Criterion Capital Partners LLC.
- Company type: Private
- Industry: Internet
- Founded: 2002
- Defunct: 2018
- Headquarters: San Francisco, California, U.S.
- Area served: United States Canada United Kingdom
- Key people: Christopher Lord (co-founder) David Riley (co-founder) Tomoko Fortune Louis Chang Matt Perona (director of finance) Jeffrey Pisani (director of operations) Sara Parr (director of investor relations) Adam Levin (Bebo) (CEO)
- Net income: N/A
- Number of employees: 3 (2010)
- Website: criterioncp.com

= Criterion Capital Partners =

Private equity firm

Criterion Capital Partners LLC, also known as simply Criterion, was a private equity fund based in Los Angeles, California.
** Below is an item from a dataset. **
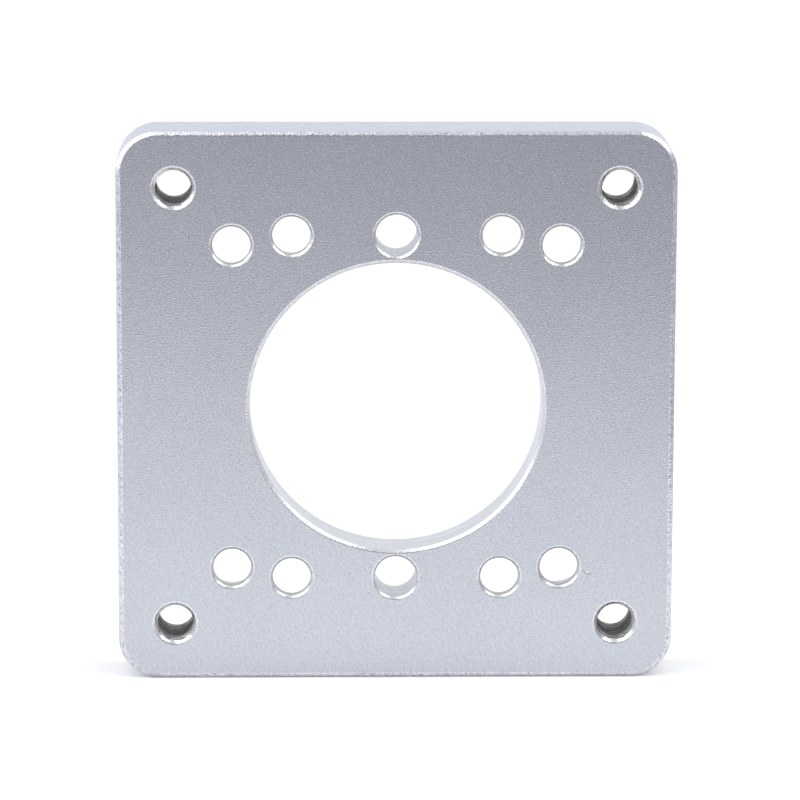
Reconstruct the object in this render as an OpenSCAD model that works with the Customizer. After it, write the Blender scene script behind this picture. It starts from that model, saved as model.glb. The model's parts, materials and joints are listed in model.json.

It was best known for being the owner of Bebo, from 2010 to 2013.

== History ==
Christopher Lord co-founded the company in 2002. Criterion acquired social networking service Bebo in 2010. Bebo was previously owned by AOL, who originally purchased the service for $850 million in 2008. The acquisition had failed as Bebo's business was declining. AOL sold the company for less than $10 million to Criterion. Following the acquisition, Bebo's business did not improve. In April 2012, the minority shareholders filed a $5 million suit against Criterion for “destroying the site". Then in May, TechCrunch reported that Bebo filed for voluntary Chapter 11 bankruptcy.

In 2018, the Wall Street Journal reported that the company was shutting down.